Fosamax is not a hormone. Fosamax is a treatment for prevention of osteoporosis (thinning of bone). It reduces the chance of having a hip or spinal fracture. It is a treatment to increase bone mass in men with osteoporosis, and for men or women who are taking corticosteroid medicines.
You should not take Fosamax if you cannot stand or sit upright for at least 30 minutes, have some problems with your esophagus- the tube that connects your mouth with your stomach, have low levels of calcium in your blood or if you are allergic to Fosamax or any of its ingredients.
In 2006, a lady Judith Graves living in Florida sued Merck, alleging that the company failed to warn doctors and patients that the intake of drug is linked somehow to jaw tissue death. Graves said she developed jaw problems requiring multiple surgeries after taking the drug but Merck said her condition was connected to underlying medical conditions.
Merck, based in Whitehouse Station, New Jersey is the company that makes Fosamax. Merck is facing more than 1,500 claims in federal and state courts alleging Fosamax damages people’s health. A woman from Florida developed dental and jaw problems after using Fosamax. ‘The claimant had multiple medical conditions that can cause people to develop jaw and dental problems,’ said Mike Brock, Merck’s attorney.
But a New York jury found out that Merck & Co’s drug- Fosamax is not responsible for any damage. The evidence showed the company acted properly and that Fosamax did not cause the plaintiff’s dental and jaw problems. Her lawyer Tim O’Brien said in an e-mail: ‘Graves will appeal and we are disappointed as every single treating doctor testified Fosamax caused Mrs. Graves’ osteonecrosis of the jaw.
In another case, Shirley Boles, a 72-year-old woman from Florida claimed that she developed osteonecrosis of the jaw, or jaw death from taking Fosamax. The case of Boles is one of the hundreds of Fosamax jaw injury lawsuits that are combined in the federal court. And the trial jury verdict is $8 Million for claimant. Hence this particular case resulted in a verdict for Shirley Boles.

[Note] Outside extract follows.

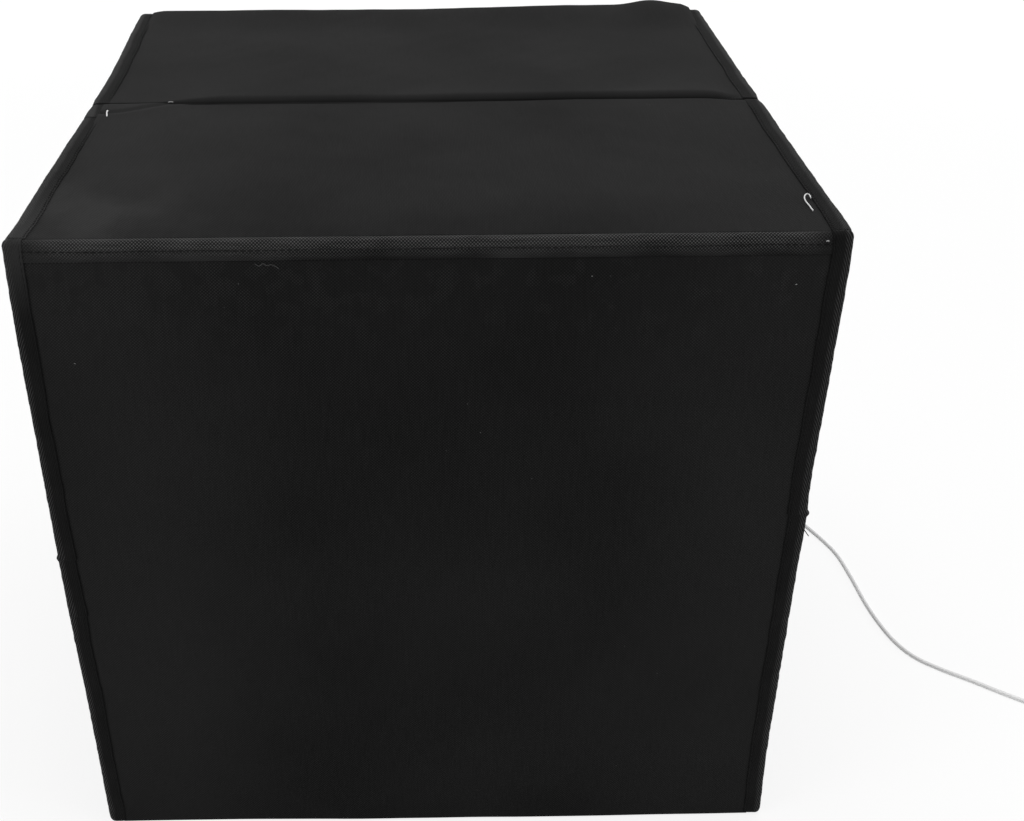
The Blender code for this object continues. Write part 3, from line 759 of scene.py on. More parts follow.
PANELS = {
    "top_rear": (top_place, *along_range("top_rear_skin", 1)),
    "top_front": (top_place, *along_range("top_front_skin", 1)),
    "base": (base_place, *along_range("base_skin", 1)),
    "back": (back_place, *along_range("back_skin", 2)),
}
SIDES = ((-1, "left"), (1, "right"))
CENTRE = (0.0, 0.0, TOP / 2)
BOW_BLEND = 7 * MM
BOWS = {
    ("back", -1): ((0, 0.6), (100, 1.2), (170, 2.5), (340, 2.8), (372, 2.2), (395, 1.4)),
    ("back", 1): (
        (0, 1.3), (50, 0.0), (190, 0.2), (215, 0.8), (250, -0.3), (300, 0.5), (372, 1.4), (384, 1.2),
        (395, 0.6),
    ),
    ("top_rear", -1): (
        (-200, 1.6), (-182, 0.4), (-170, 0.1), (-150, 0.3), (-60, -0.4), (-34, -0.8), (-24, -1.0), (0, -0.6),
    ),
    ("top_rear", 1): (
        (-200, 1.2), (-186, 1.2), (-178, 1.7), (-168, 1.0), (-140, 0.6), (-60, 0.0), (0, 0.0),
    ),
    ("top_front", -1): ((0, -0.6), (40, -1.0), (88, 0.1), (143, 2.3), (183, 3.6), (200, 3.7)),
    ("top_front", 1): ((0, 0.0), (35, -1.0), (200, -1.0)),
}


def edge_bow(name, side, along):
    """How far a bound edge bows outward from the straight line."""
    pairs = np.array(BOWS.get((name, side), ((0, 0),))) * MM
    steps = np.linspace(-BOW_BLEND, BOW_BLEND, 9)
    return sum(np.interp(np.asarray(along) + step, pairs[:, 0], pairs[:, 1]) for step in steps) / len(steps)


def bowed(name, across, along):
    """The places across a sheet, moved so that its margins follow the bowed edges."""
    near = np.clip(np.abs(across) / HALF, 0, 1) ** 8
    outward = np.where(across > 0, edge_bow(name, 1, along), -edge_bow(name, -1, along))
    return across + near * outward


print("bound panels:", ", ".join(PANELS))

# %% [markdown]
# An outer skin is cut a little large, drawn over the board and turned in at its two open edges. A
# box with a bevel would have edges that are too even. edge_profile gives the line that the cloth
# follows: up the turned-in edge, round the shoulder, along the flat and down again. A shoulder
# may be firm or soft, and may change across the panel.

# %% Turned-in edges
SHOULDER_DROP = 1.7 * MM


def edge_profile(low, high, soft_low, soft_high, rim, flat_points):
    """Along and depth values of a turned-in sheet, one column for each place across it."""
    quarter = np.radians(np.linspace(0, 90, 8))[:, None]
    inward = 1 - np.cos(quarter)
    share = np.linspace(0, 1, flat_points)[1:-1, None]
    flat = low + soft_low + (high - low - soft_low - soft_high) * share
    row = 0 * flat[:1]
    shoulder = min(SHOULDER_DROP, rim) * (1 - np.sin(quarter)) + row
    near, far = low + soft_low * inward, high - soft_high * inward
    along = np.vstack([row + low, near, flat, far[::-1], row + high])
    depth = np.vstack([row + rim, shoulder, 0 * flat, shoulder[::-1], row + rim])
    return along, depth


print(f"shoulders of {SHOULDER_DROP / MM:.1f} mm")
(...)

Merck said that it plans to challenge the jury’s decision as it believes the awarding of compensatory damages was unjustified and excessive. The argument forwarded by Merck was that Ms. Boles was a habitual smoker, smoking for years and that she was prone to dental problems owing to her smoking habits.
“We disagree with the jury’s verdict. We believe the jury verdict was a result of plaintiff’s counsel’s inflammatory and prejudicial remarks,” said Paul Strain of Venable LLP, outside counsel for Merck. The request for defense verdict and even new trial was put down by the District Judge, John F. Keenan. The press release issued on June 25, 2010 throws more light on the issue of settling the account for lesser compensation rather than $8 million. The release is archived as “Merck Challenges Verdict in Federal FOSAMAX(R) (alendronate sodium) Trial”.